| Your objective |
Everything from the first line down to the line containing "return without(solid, hollow, 0.3)" should be reproduced exactly; please include nothing else.

| Provided material |
>> Start
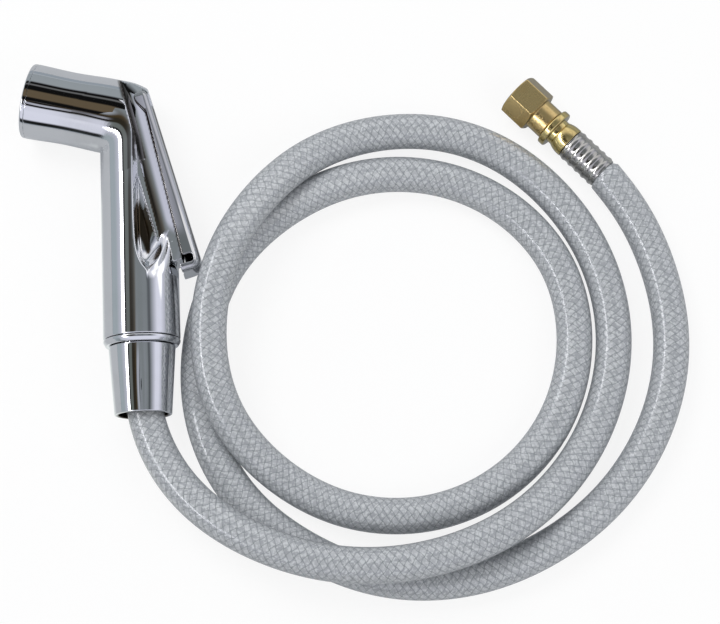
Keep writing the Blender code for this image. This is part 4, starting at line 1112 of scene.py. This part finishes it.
def lever_field(along, side, depth):
    across = np.abs(side)
    back = outline_field(along, depth, LEVER_BACK)
    lean = LEVER_LEAN * np.clip(side_depth(along) - depth, 0.0, 8.0)
    solid = both(back, across - LEVER_HALF + lean, LEVER_EDGE_R)
    solid = both(solid, outline_field(along, depth, LEVER_FRONT), 0.45)
    inside = [
        (-FAR, -FAR), (WEB_START, -FAR), (WEB_START, LEVER_WEB_T), (LOW_SIDE, LEVER_WEB_T),
        (LOW_SIDE, FAR), (-FAR, FAR),
    ]
    channel = both(outline_field(along, depth, inside), across - LEVER_HALF + LEVER_SIDE_T, 0.6)
    solid = without(solid, channel, 0.4)
    windows = np.abs(along - LOW_SIDE) - LEVER_WINDOW / 2
    windows = both(windows, LEVER_WINDOW_DEPTH - depth, 1.2)
    solid = without(solid, windows, 0.35)
    x = LEVER_TOP[0] + along * LEVER_SIN - depth * LEVER_COS
    reach = np.hypot(x - LEVER_SQUEEZE * (LEVER_LEN - PIVOT_DROP), side)
    hollow = np.maximum(reach - HANDLE_R - SWING_GAP, LEVER_END - LEVER_WINDOW / 4 - along)
    return without(solid, hollow, 0.3)


def make_lever():
    down = Vector((LEVER_SIN, 0.0, -LEVER_COS))
    into = Vector((down.z, 0.0, -down.x))
    turn = Matrix((down, into.cross(down), into)).transposed().to_4x4()
    place = HANDSET @ (Matrix.Translation((LEVER_TOP[0], 0.0, LEVER_TOP[1])) @ turn)
    step = 0.3
    low = (0.6 - 3 * step, -LEVER_HALF - 3 * step, -3 * step)
    high = (LEVER_LEN + 3 * step, LEVER_HALF + 3 * step, LEVER_END_DEPTH + 3 * step)
    shell = field_mesh("lever_shell", lever_field, low, high, step, place)
    along, side, depth = local_places(shell, place)
    across = np.abs(side)
    # Painted shade: the sides' lower edges, their outer faces and the back's rounded edges.
    edge = clamp((depth - side_depth(along) + 0.5) / 0.25) * (across > LEVER_HALF - 1.2)
    edge *= (along > WEB_START) & (along < LEVER_END - 2.0)
    face = 0.35 * clamp((across - LEVER_HALF + 1.1) / 0.2)
    back = 0.8 * clamp((0.9 - depth) / 0.5) * (across > LEVER_HALF - 3.0)
    store_painted_shade(shell, np.maximum(np.maximum(0.8 * edge, face), back))
    finish_piece(shell, CHROME, "lever", "chrome", "lever")


# Turned pieces


def rounded(outline, radius, steps=4):
    """The closed outline with each corner rounded, as far as its sides allow."""
    points = [Vector(point) for point in outline]
    count = len(points)
    made = []
    for i, corner in enumerate(points):
        before, after = points[i - 1] - corner, points[(i + 1) % count] - corner
        cut = min(radius, before.length * 0.45, after.length * 0.45)
        start, end = corner + before.normalized() * cut, corner + after.normalized() * cut
        for k in range(steps + 1):
            share = k / steps
            first, second = start.lerp(corner, share), corner.lerp(end, share)
            made.append(first.lerp(second, share))
    return made


def ring_faces(spans, count, total):
    """Quads over the spans between rings of count points. Ring number total is the first again."""
    faces = []
    for i in range(spans):
        here, there = i * count, (i + 1) % total * count
        for k in range(count):
            j = (k + 1) % count
            faces.append((here + k, here + j, there + j, there + k))
    return faces


def turned(name, outline, matrix, edge, steps=128):
    """A closed outline of radius and height turned about Z."""
    section = rounded(outline, edge)
    points = []
    for i in range(steps):
        angle = math.tau * i / steps
        x, y = math.cos(angle), math.sin(angle)
        points += [matrix @ Vector((radius * x, radius * y, height)) for radius, height in section]
    obj = add_mesh(name, points, ring_faces(steps, len(section), steps))
    bm = bmesh.new()
    bm.from_mesh(obj.data)
    bmesh.ops.remove_doubles(bm, verts=bm.verts, dist=1e-6)
    bmesh.ops.recalc_face_normals(bm, faces=bm.faces)
    bm.to_mesh(obj.data)
    bm.free()
    obj.data.shade_smooth()
    return obj


def make_head():
    rim = -BEZEL_T - 0.29
    low = -(LIP_T + SEAT_GAP + SPRAY_T + FLOW_T)
    outline = (
        (BEZEL_R - 0.35, 0.0), (BEZEL_R, -0.4), (BEZEL_R + 0.04, rim), (SKIRT_R, rim),
        (SKIRT_R, low), (SKIRT_IN_R, low), (SKIRT_IN_R, -LIP_T), (LIP_R, -LIP_T),
        (LIP_R, -0.5), (LIP_R + 0.5, 0.0),
    )
    bezel = turned("face_ring", outline, HEAD, 0.3)
    finish_piece(bezel, CHROME, "handset", "chrome", "bezel_ring")


def make_hose_joint():
    bore = SPIGOT_R + SEAT_GAP
    top, low = -COLLAR_TOP, -COLLAR_TOP - COLLAR_T
    outline = (
        (HANDLE_R - 0.1, top), (HANDLE_R, top - 0.5), (HANDLE_R - 0.1, top - 1.1),
        (COLLAR_LOW_R, low + 0.3), (COLLAR_LOW_R - 0.3, low), (bore, low), (bore, top),
    )
    collar = turned("collar_ring", outline, HANDSET, 0.35)
    finish_piece(collar, CHROME, "handset", "chrome", "base_collar")
    low, web = -(NUT_TOP + NUT_LEN), -NUT_WEB_TOP
    outline = (
        (NUT_TOP_R, -NUT_TOP), (NUT_LOW_R, low), (NUT_MOUTH_R, low),
        (NUT_WEB_R + 0.8, web - NUT_WEB_T), (NUT_WEB_R, web - NUT_WEB_T), (NUT_WEB_R, web),
        (bore, web), (bore, -NUT_TOP),
    )
    nut = turned("hose_cone", outline, HANDSET, 0.45)
    x, y, z = local_places(nut, HANDSET)
    # Painted shade inside the cone's mouth, round the hose.
    inside = clamp((NUT_LOW_R - 0.5 - np.hypot(x, y)) / 0.4) * (z < 6.0 + low)
    store_painted_shade(nut, inside)
    finish_piece(nut, CHROME, "hose_nut", "chrome", "cone_nut")
    ferrule = ribbed_sleeve(
        "tail_sleeve", TAIL_FERRULE_TOP, TAIL_FERRULE_LEN, TAIL_CRIMP_R, 2, HANDSET
    )
    finish_piece(ferrule, STEEL, "handset", "steel", "handset_ferrule")


def ribbed_sleeve(name, top, length, crimp_r, ribs, matrix):
    """A crimped tube with round ribs between its squeezed bands and a rolled edge at both ends."""
    inner = crimp_r + SEAT_GAP
    low_r = inner + FERRULE_WALL
    outline = [(low_r, -top)]
    pitch = length / ribs
    for i in range(ribs):
        for share, rise in ((0.2, 0.0), (0.38, 1.0), (0.62, 1.0), (0.8, 0.0)):
            outline.append((low_r + FERRULE_RIB * rise, -top - pitch * (i + share)))
    outline += [(low_r, -top - length), (inner, -top - length), (inner, -top)]
    return turned(name, outline, matrix, 0.6)


# Inlet fitting


def hex_field(x, y, z):
    """Hexagon nut: chamfered corners, a round neck and a threaded mouth. +Z is its open end."""
    flats = HEX_FLATS / 2
    sides = None
    for degrees in (0, 60, 120):
        angle = math.radians(degrees)
        face = np.abs(x * math.cos(angle) + y * math.sin(angle)) - flats
        sides = face if sides is None else both(sides, face, 0.25)
    radius = np.hypot(x, y)
    slope = 0.5  # of the chamfers
    top_cone = (radius - (flats + 0.05) + z / slope) * slope
    low_cone = (radius - (flats + 0.05) - (z + HEX_LEN) / slope) * slope
    solid = both(sides, top_cone, 0.15)
    solid = both(solid, low_cone, 0.15)
    solid = both(solid, z, 0.1)
    solid = both(solid, -z - HEX_LEN, 0.15)
    neck = both(radius - NECK_R, -z - NUT_BACK, 0.4)
    neck = both(neck, z + 2.0, 0.1)
    solid = either(solid, neck, 0.5)
    turn = np.arctan2(y, x) / math.tau
    wave = np.abs(np.mod(z / THREAD_PITCH + turn, 1.0) * 2.0 - 1.0)
    thread = THREAD_BORE_R + 0.1 - THREAD_RISE * clamp(wave * 1.3 - 0.15)
    lead = clamp((z + 1.2) / 1.2) * 0.6
    bore = np.maximum(radius - thread - lead, -z - THREAD_BORE_LEN)
    bore = np.minimum(bore, np.maximum(radius - THREAD_BORE_R, np.abs(z + 10.5) - 1.0))
    solid = both(solid, -bore * 0.8, 0.1)
    return np.maximum(solid, SHANK_R + SEAT_GAP - radius)


def make_inlet():
    step = 0.25
    reach = 10.7
    low, high = (-reach, -reach, -NUT_BACK - 3 * step), (reach, reach, 3 * step)
    nut = field_mesh("inlet_hexagon", hex_field, low, high, step, INLET)
    finish_piece(nut, DULL_BRASS, "supply_nut", "brass", "inlet_nut")
    sleeve = ribbed_sleeve(
        "inlet_sleeve", OGIVE_LOW + SEAT_GAP, INLET_FERRULE_LEN, INLET_CRIMP_R, 5, INLET
    )
    finish_piece(sleeve, STEEL, "handset", "steel", "inlet_ferrule")
    ogive = []
    for i in range(9):
        share = i / 8
        radius = GROOVE_R + (OGIVE_R - GROOVE_R) * math.sin(share * math.pi / 2) ** 0.8
        ogive.append((radius, -OGIVE_TOP - share * 0.75 * (OGIVE_LOW - OGIVE_TOP)))
    top = -(THREAD_BORE_LEN - SEAT_GAP - STEM_HEAD_T)
    head_r = THREAD_BORE_R - SEAT_GAP
    flange_low = -FLANGE_TOP - FLANGE_T
    outline = (
        (head_r, top), (head_r, top - STEM_HEAD_T), (SHANK_R, top - STEM_HEAD_T),
        (SHANK_R, -FLANGE_TOP), (FLANGE_R - 0.3, -FLANGE_TOP), (FLANGE_R, -FLANGE_TOP - 0.5),
        (FLANGE_R, flange_low + 0.5), (FLANGE_R - 0.3, flange_low), (GROOVE_R, flange_low),
        *ogive, (OGIVE_R, -OGIVE_LOW), (BARB_R, -OGIVE_LOW), (BARB_R, -OGIVE_LOW - BARB_LEN),
        (STEM_BORE_R, -OGIVE_LOW - BARB_LEN), (STEM_BORE_R, top),
    )
    stem = turned("inlet_spindle", outline, INLET, 0.35)
    finish_piece(stem, BRASS, "handset", "brass", "inlet_stem")


# Hose


def smooth_line(points, step):
    """Points at even steps along the natural cubic curve through the given ones."""
    points = np.array(points)
    gaps = np.linalg.norm(np.diff(points, axis=0), axis=1)
    knots = np.concatenate(([0.0], np.cumsum(gaps)))
    count = len(points)
    lines = np.eye(count)
    bends = np.zeros((count, 3))
    for i in range(1, count - 1):
        lines[i, i - 1 : i + 2] = (gaps[i - 1], 2 * (gaps[i - 1] + gaps[i]), gaps[i])
        ahead = (points[i + 1] - points[i]) / gaps[i]
        behind = (points[i] - points[i - 1]) / gaps[i - 1]
        bends[i] = 6 * (ahead - behind)
    bends = np.linalg.solve(lines, bends)
    places = np.linspace(0.0, knots[-1], round(knots[-1] / step) + 1)
    i = np.clip(np.searchsorted(knots, places) - 1, 0, count - 2)
    a = ((knots[i + 1] - places) / gaps[i])[:, None]
    b = 1.0 - a
    curve = ((a**3 - a) * bends[i] + (b**3 - b) * bends[i + 1]) * gaps[i][:, None] ** 2 / 6
    return a * points[i] + b * points[i + 1] + curve


def hose_line():
    """Centre line in metres and the hose's radius there, squeezed in under both ferrules."""
    down = -UP_HANDLE
    start = HANDLE_POS + down * HOSE_START * MM
    tail = TAIL_FERRULE_TOP + TAIL_FERRULE_LEN
    sleeve_low = HANDLE_POS + down * tail * MM
    free_start = HANDLE_POS + down * (tail + 2.0) * MM
    end = INLET_POS - INLET_WAY * (OGIVE_LOW + SEAT_GAP) * MM
    sleeve_end = end - INLET_WAY * INLET_FERRULE_LEN * MM
    free_end = end - INLET_WAY * (INLET_FERRULE_LEN + 1.5) * MM
    route = [free_start, *(Vector(point) * MM for point in ROUTE), free_end]
    line = smooth_line(route, 2.5 * MM)
    line[:, 2] = np.maximum(line[:, 2], HOSE_LIE_Z * MM)
    points = [start, sleeve_low, *line, sleeve_end, end]
    radii = [TAIL_CRIMP_R, TAIL_CRIMP_R, *[HOSE_R] * len(line), INLET_CRIMP_R, INLET_CRIMP_R]
    return np.array(points), np.array(radii) * MM


def make_hose():
    """A tube along the route. U goes round it and V along it in circumferences, for the braid."""
    points, radii = hose_line()
    sides = 56
    ways = np.gradient(points, axis=0)
    ways /= np.linalg.norm(ways, axis=1)[:, None]
    across = np.array((0.0, 0.0, 1.0))
    across = across - ways[0] * (across @ ways[0])
    rings = []
    run = [0.0]
    for i, (point, way, radius) in enumerate(zip(points, ways, radii)):
        across = across - way * (across @ way)
        across /= np.linalg.norm(across)
        aside = np.cross(way, across)
        angles = np.linspace(0.0, math.tau, sides, endpoint=False)[:, None]
        rings.append(point + radius * (np.cos(angles) * across + np.sin(angles) * aside))
        if i:
            run.append(run[-1] + np.linalg.norm(point - points[i - 1]))
    laps = [length / (math.tau * HOSE_R * MM) for length in run]
    corners = []
    for v0, v1 in zip(laps, laps[1:]):
        for k in range(sides):
            u0, u1 = k / sides, (k + 1) / sides
            corners += [(u0, v0), (u1, v0), (u1, v1), (u0, v1)]
    corners += [(0.0, 0.0)] * (2 * sides)
    last = (len(rings) - 1) * sides
    faces = ring_faces(len(rings) - 1, sides, len(rings))
    faces += [tuple(range(sides - 1, -1, -1)), tuple(range(last, last + sides))]
    hose = add_mesh("braided_hose", np.concatenate(rings).tolist(), faces)
    layer = hose.data.uv_layers.new(name="braid")
    layer.data.foreach_set("uv", np.array(corners).ravel())
    hose.data.shade_smooth()
    finish_piece(hose, VINYL, "handset", "clear_vinyl", "hose")


# Parts that keep their CAD shape


def refinish(material, *names):
    for name in names:
        for slot in NODES[name].material_slots:
            slot.material = material


make_inlet()
make_hose()
make_handle()
make_lever()
make_head()
make_hose_joint()
refinish(STEEL, "lever_pin", "valve_spring")
refinish(BRASS, "valve_gland", "valve_stem", "hose_tail")
refinish(RUBBER, "face_o_ring", "stem_o_ring", "poppet_washer", "hose_washer", "inlet_washer")
refinish(WHITE_PLASTIC, "spray_plate", "flow_disc", "valve_seat")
>> End
| Solved exercise |
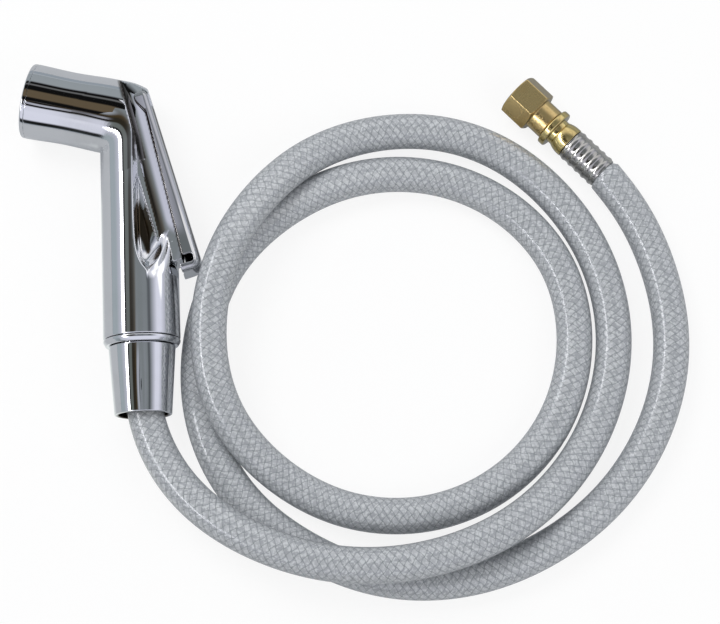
Keep writing the Blender code for this image. This is part 4, starting at line 1112 of scene.py. This part finishes it.
def lever_field(along, side, depth):
    across = np.abs(side)
    back = outline_field(along, depth, LEVER_BACK)
    lean = LEVER_LEAN * np.clip(side_depth(along) - depth, 0.0, 8.0)
    solid = both(back, across - LEVER_HALF + lean, LEVER_EDGE_R)
    solid = both(solid, outline_field(along, depth, LEVER_FRONT), 0.45)
    inside = [
        (-FAR, -FAR), (WEB_START, -FAR), (WEB_START, LEVER_WEB_T), (LOW_SIDE, LEVER_WEB_T),
        (LOW_SIDE, FAR), (-FAR, FAR),
    ]
    channel = both(outline_field(along, depth, inside), across - LEVER_HALF + LEVER_SIDE_T, 0.6)
    solid = without(solid, channel, 0.4)
    windows = np.abs(along - LOW_SIDE) - LEVER_WINDOW / 2
    windows = both(windows, LEVER_WINDOW_DEPTH - depth, 1.2)
    solid = without(solid, windows, 0.35)
    x = LEVER_TOP[0] + along * LEVER_SIN - depth * LEVER_COS
    reach = np.hypot(x - LEVER_SQUEEZE * (LEVER_LEN - PIVOT_DROP), side)
    hollow = np.maximum(reach - HANDLE_R - SWING_GAP, LEVER_END - LEVER_WINDOW / 4 - along)
    return without(solid, hollow, 0.3)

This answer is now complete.